Review: I rented this movie from Netflix because I was in the mood for something different...when it came in the mail, I read the synopsis and wondered what I'd been on. When my husband and I watched it, though, we were both enchanted. The movie itself is extremely well done, with excellent characters and a good story. The music...well, I'd never encountered this kind of music before, and when I first heard it, I wasn't impressed. But it grew on me quickly, and it's powerful stuff! SONGCATCHER is an awesome film more people need to see.
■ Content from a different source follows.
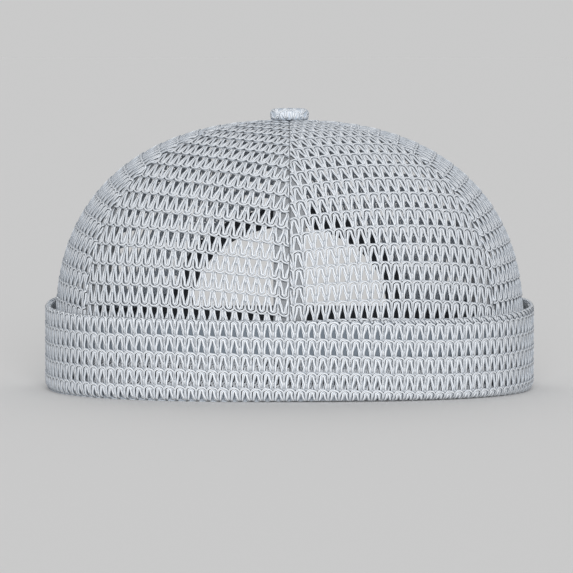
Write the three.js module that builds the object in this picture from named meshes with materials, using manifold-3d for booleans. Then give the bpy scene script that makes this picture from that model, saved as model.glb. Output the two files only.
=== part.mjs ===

Note to the reviewer who was worried about a misinterpretation of "O Death:" as a first time watcher (and listener: I've never heard the song before), my impression of the song matched yours. I didn't notice the movie slanting its meaning.

Rating: 5 stars
Summary: Bewitchingly wonderful
Review: Traditional folk ballads like you've never heard them performed before, all set amid the hollers and valleys and mountains of Appalachia. Janet McTeer, she of the luminous eyes, plays Dr. Lily Penleric, an academic in musicology who, when she is passed over yet again for full professorship in favor of a man, hies herself off to visit her sister at the tiny rural school she runs in the boondocks. Many issues are addressed in this stunning movie of surprising depth: racism, tolerance, lesbianism, clashing cultures, big business, repression, women's lot, etc.
In addition to McTeer, the marvelous Pat Carroll plays a grannie midwife who is a repository for a bazillion "songs," Aidan Quinn plays the love interest who is the bridge between the hill people and the "outsiders," and lovely Emmy Rossum, who has grown up a bit since this movie was filmed and now has the lead in Phantom of the Opera.
2000 Sundance Film Festival winner of a special juried prize for outstanding ensemble performance.
Absolutely do not miss this film - and buy the soundtrack.